9. What were the principal challenges and opportunities in the process of creating the PRC?

We will mention two of each.

The PRC has been made possible thanks to the use of standards and a professional team. The first challenge that we considered when creating the portal was how to know that two people were the same or two articles were the same. Identifiers such as ORCID and DOI, but also interoperability protocols and the decision to use CERIF as an import standard have greatly facilitated the work. In second place, we have had the collaboration of different professionals – mostly librarians – who manage information in universities and research centers, and were convinced that improving the information management would affect and benefit everyone.
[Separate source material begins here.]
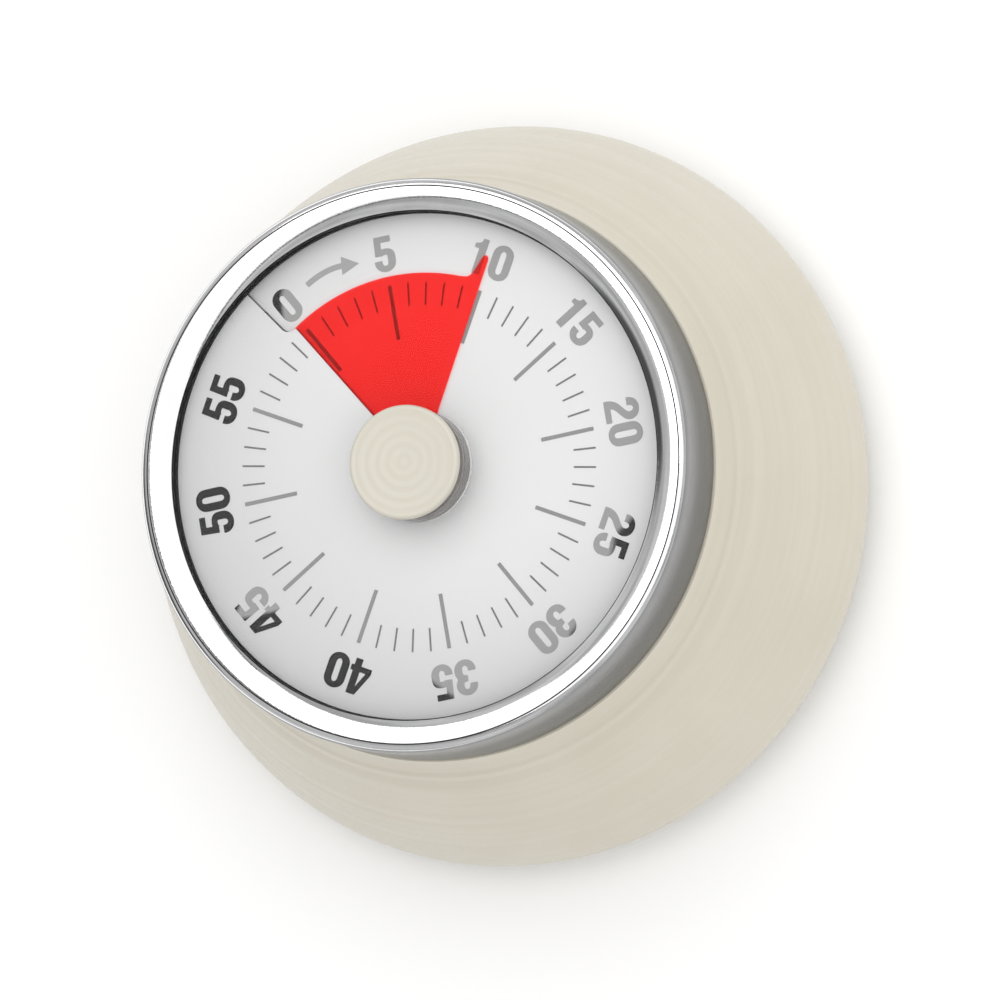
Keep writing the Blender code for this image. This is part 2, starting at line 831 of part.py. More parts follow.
def strike_work():
    """Cam, lever, hammer and bell: the bell sounds once the cam comes back to 0."""
    cam = arc(8.0, 100.0, 400.0, 30) + [polar(6.4, 42.0), polar(6.4, 82.0)]
    plate("strike_cam", cam, 28.7, 29.5, "zinc_steel", holes=[circle(2.5, 16)])
    arbor("hammer_arbor", HAMMER_AT, 11.6)
    reach = (3.0 - HAMMER_AT[0], -9.0 - HAMMER_AT[1])
    plate(
        "strike_lever",
        bar_outline((0.0, 0.0), reach, 1.8, 0.6),
        28.7,
        29.5,
        "zinc_steel",
        HAMMER_AT,
        holes=[circle(1.0, 10)],
    )
    head = (HAMMER_HEAD_AT[0] - HAMMER_AT[0], HAMMER_HEAD_AT[1] - HAMMER_AT[1])
    plate(
        "hammer_arm",
        bar_outline((0.0, 0.0), head, 1.6, 1.2),
        12.2,
        13.0,
        "zinc_steel",
        HAMMER_AT,
        holes=[circle(0.8, 10), circle(0.6, 8, head)],
    )
    lathe(
        "hammer_head",
        [
            (0.0, 13.3),
            (0.4, 13.3),
            (0.4, 11.9),
            (1.6, 11.9),
            (1.6, 8.9),
            (1.3, 8.6),
            (0.0, 8.6),
        ],
        "brass",
        (*HAMMER_HEAD_AT, 10.5),
        steps=12,
        closed=False,
    )
    coil("hammer_spring", HAMMER_AT, 1.5, 0.22, 17.0, 2.0, 3, 8, leg=5.0)
    inner = BELL_R - 0.9
    lathe(
        "bell",
        [
            (BELL_R, 13.5),
            (BELL_R, 8.4),
            (BELL_R - 0.9, 6.6),
            (BELL_R - 2.8, 5.5),
            (1.5, 5.5),
            (1.5, 6.3),
            (BELL_R - 3.2, 6.3),
            (inner - 0.8, 7.1),
            (inner, 8.6),
            (inner, 13.5),
        ],
        "bell_steel",
        (*BELL_AT, 6.0),
        steps=32,
    )
    lathe(
        "bell_post",
        [(0.0, 14.7), (2.3, 14.7), (2.3, 6.6), (1.2, 6.6), (1.2, 10.0), (0.0, 10.0)],
        "brass",
        (*BELL_AT, 10.0),
        steps=12,
        closed=False,
    )
    bolt("bell_screw", BELL_AT, 4.1, 2.4, 1.1, 0.9, 9.5)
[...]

We can also list a couple of difficulties. The first one is the environment of competition that is everywhere and that also affects scientific communication. Competition seems to prevail over cooperation, and together with a strong institutional corporate culture, institutions push for the creation of portals and services of institutional nature much more than cooperative ones. We think that the PRC has shown that these two things are not only compatible, but also mutually supportive. The second one is a certain technological optimism between politicians and senior managers that makes them think that anything is possible and that is possible to do it easily. There is a lot of work and a lot of people behind the PRC, and there is a wide range of agreements that allow to do things that cannot be done only with technology.